Horizontal sheets & screw through valleys of sheet profile. Nicer to touch & brush past plus wont snag clothing on the more exposed screw heads. Shorter screws cost less & seal better.
regards inter

----------


## ringtail

Guess it depends if it highset of lowset (exposure to people walking past - not that Ive seen that problem before)

----------


## intertd6

They would have to be on stilts at your place to have problems, a child hitting a screw at pace will open them up badly & a nasty tear wound that will leave a scar for life, most likely why the manufacturers recommend valley fixing for wall cladding. Main reason for vertical sheet orientation on commercial sheds is the girts run horizontally between the portals.
regards inter

----------


## Sir Stinkalot

I will throw my two bob in for horizontal.
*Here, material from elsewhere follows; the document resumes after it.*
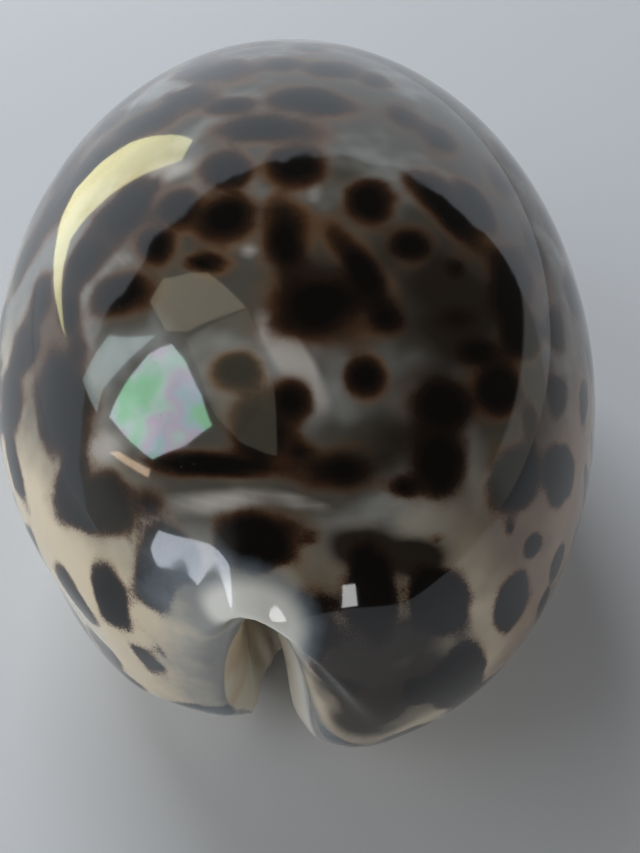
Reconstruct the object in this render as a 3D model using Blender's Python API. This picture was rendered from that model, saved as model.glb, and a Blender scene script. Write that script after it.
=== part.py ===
"""A tiger cowrie shell: one hollow piece, lying on its base.

The shell is a loft. A net of control points is laid out in rings, from the top of the dome over the margin
and the base to the aperture, through the slit, and back up inside as the lining of the cavity. A smooth
surface is drawn through the net, and the teeth are raised along both lips.
+X is the side of the outer lip, +Y points to the front end and -Y to the rear end, with the deep notch.
"""
import math

import bmesh
import bpy
import numpy as np

MM = 0.001
UP = np.array([0.0, 0.0, 1.0])
TINY = 1e-12  # keeps a division from meeting zero

# Driving dimensions
LENGTH = 86.0 * MM
WIDTH = 60.0 * MM
HEIGHT = 46.0 * MM

# Body of the shell
MARGIN_HEIGHT = 0.40 * HEIGHT  # height of the widest line
CREST_SIDE_SHIFT = 3.4 * MM  # the dome's top lies a little towards the outer lip
CREST_REAR_SHIFT = 1.4 * MM
REAR_BREADTH = 0.025  # how much broader the rear half is than the front half
NOTCH_SKEW = math.radians(14.0)  # the rear notch is turned this far towards the inner lip

# Under side: its rings as shares of the plan outline, with their heights
LOWER_SIDE = ((0.985, 10.5 * MM), (0.93, 4.6 * MM), (0.84, 1.0 * MM))
BASE_REACH = np.array([0.73, 0.80, 0.0])  # where the flat base starts
BASE_PARTS = (0.0, 0.30, 0.58, 0.80)  # places of the flat rings, from the base's start to the lip

# Wall
DOME_WALL = 2.2 * MM
MARGIN_WALL = 4.4 * MM
MARGIN_SHARES = (1.25, 1.0, 0.9, 0.72)  # the lining's first rings, as shares of the margin's wall
BASE_WALL = 6.4 * MM
FLOOR_REACH = np.array([0.55, 0.66, 0.0])  # how far out the cavity's floor reaches
FLOOR_EDGE_RISE = 1.4 * MM

# Aperture
OUTER_LIP_REAR = -33.2 * MM
INNER_LIP_REAR = -30.4 * MM
SLIT_FRONT = 35.5 * MM
SLIT_MIDDLE_X = 3.2 * MM
SLIT_REAR_BEND = 12.4 * MM  # how far the slit has bent towards -X at its rear end
SLIT_FRONT_BEND = 3.0 * MM
SLIT_HALF_WIDTH = 2.1 * MM
SLIT_END_WIDENING = 0.35
LIP_HEIGHT = 3.0 * MM
LIP_ROUNDING = 1.1 * MM  # how far the lip's lowest line lies from its edge
LIP_ROLL = 0.62  # the share of the lip's height that it falls over that distance
THROAT_RISE = 0.6 * MM  # the slit's walls end this far above the base's wall
THROAT_FLARE = 2.0 * MM
CANAL_START = 0.62  # the share of a lip's half length where the walls start to rise towards a canal
REAR_CANAL_ROOF = 13.5 * MM  # height of the canal's wall where the slit meets the notch
FRONT_CANAL_ROOF = 9.2 * MM
CANAL_RISE = 1.5 * MM
LOBE_SWELL = 1.6 * MM

# Callus along the margin, beside the rear notch on the inner lip's side
CALLUS_ANGLE = math.radians(216.0)
CALLUS_SPREAD = math.radians(24.0)
CALLUS_PUSH = {6: 0.45 * MM, 7: -0.55 * MM, 8: 1.3 * MM, 9: 1.0 * MM}

# Teeth
TEETH_A_SIDE = 24
OUTER_TOOTH = 0.55 * MM
INNER_TOOTH = 0.45 * MM
TOOTH_FIRST_RING = 14.2
TOOTH_LAST_RING = 18.0
TOOTH_FADE = 0.05  # the share of a lip at each end over which the teeth die away

# Net of control points
SIDE_COLUMNS = 14
DOME_ANGLES = (0, 14, 28, 42, 55, 68, 80, 92)
SIDE_END = math.radians(74.0)  # plan angle at which a side hands over to a notch
INNER_REAR_END = math.radians(63.0)  # the same for the inner lip's rear end, which stops short
LIP_RING = 16
ARCH_LINING = 4  # rings of the lining that rise straight from a canal's roof, clear of the arch
END_CROWDING = 0.36  # how much closer the columns stand near the ends of a side

# The rim of the rear notch, from the inner lip's foot over the arch to the outer lip's foot
REAR_EDGE = np.array([
    (-10.6, -33.9, 2.4), (-10.4, -32.3, 7.4), (-10.0, -32.0, 15.0), (-7.9, -33.0, 23.0),
    (-6.8, -33.4, 18.4), (-6.9, -33.7, 9.2), (-7.8, -35.6, 2.4),
]) * MM
REAR_RIM = np.array([
    (-11.4, -35.1, 1.8), (-11.3, -33.7, 7.8), (-10.6, -33.8, 17.0), (-7.7, -35.3, 26.4),
    (-5.4, -36.0, 20.6), (-5.5, -37.0, 9.8), (-6.6, -38.4, 1.2),
]) * MM
REAR_SHOULDER = np.array([
    (-13.0, -35.8, 13.0), (-11.8, -35.5, 17.8), (-10.4, -35.9, 23.6), (-7.5, -36.8, 30.0),
    (-5.0, -38.4, 26.2), (-2.6, -41.0, 20.0), (-0.6, -43.0, 15.0),
]) * MM
REAR_ROOF = np.array([
    (-9.5, -30.4, 14.2), (-9.2, -29.9, 16.0), (-8.6, -29.4, 18.2), (-7.6, -29.2, 19.8),
    (-6.7, -30.0, 18.6), (-6.2, -31.4, 15.8), (-6.1, -32.6, 14.4),
]) * MM
REAR_INWARDS = np.array([0.60, 0.80, 0.0])  # the way the rear canal runs into the shell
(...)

Although that being said the example shown of vertical looked fairly good but typically I would stick with horizontal.

----------


## ringtail

> They would have to be on stilts at your place to have problems, a child hitting a screw at pace will open them up badly & a nasty tear wound that will leave a scar for life, most likely why the manufacturers recommend valley fixing for wall cladding. Main reason for vertical sheet orientation on commercial sheds is the girts run horizontally between the portals.
> regards inter

  Agree. On the front of the house I had tin running horizontal and valley fixed. Looked good. But then I remodelled the front of the house and have gone for laserlite. Sorry for the crap photo. PS, chicks dig 
scars  :Biggrin:

----------


## Moondog55

Re-opening the thread to ask about mixing the cladding.
Cecile wants horizontal I prefer vertical but just suggested to the boss that we take the advice in BaysideNanas post and use ripple iron vertically on the chimney (which I want to clad and insulate for thermal mass reasons) but should we clad the whole chimney or just the part to the roof line??
I would only be cladding to the roof line myself

----------


## toooldforthis

I think it depends on the proportions of the wall involved.
Bit hard to explain, for me  :Frown:  
if the wall is long and not over-height I might run horizontal
if a short horizontal run and/or high vertically I might run the cladding vertically.
also depends on openings in the wall, doors and windows, and the proportions of those, and how that breaks it up. 
Having said that there would be exceptions to those rules  :Tongue: 
done right mixing can work. 
for example, in the photo below I am going to run the cladding vertically on those main walls (the brown ones), mostly because of the shape of the openings but also cause I have 3m in height, but the cladding behind the staircase, which has a different architectural plane to it, (and will get painted a different colour!) the cladding is, and will stay, horizontal.  
as a comparison, you know when you walk into a room and you can tell the floorboards have been run the wrong way for the proportions of the room? that is what I am getting at.

----------


## Moondog55

Yeah That actually makes a lot of sense.
Nice pix BTW Good job
Looks like the Western wall will be horizontal, price of TP battens had gone up a lot recently, just got off the phone with Barwon Timber and for small lots ( i:e not a house lot) price is now $1.85 L/M. But even with double battens [ for twin airspace] that's only ~$220-
Also had a chat with Brad from Foilboard about cumulative R values.
Using 42*19mm battens in conjunction with the existing wall batts and ply and 15mm Foilboard insulation it adds up to a Summer R-In of R-4 ( Winter out a bit higher) which makes the floor and windows the weak point and double glazing all the more important

----------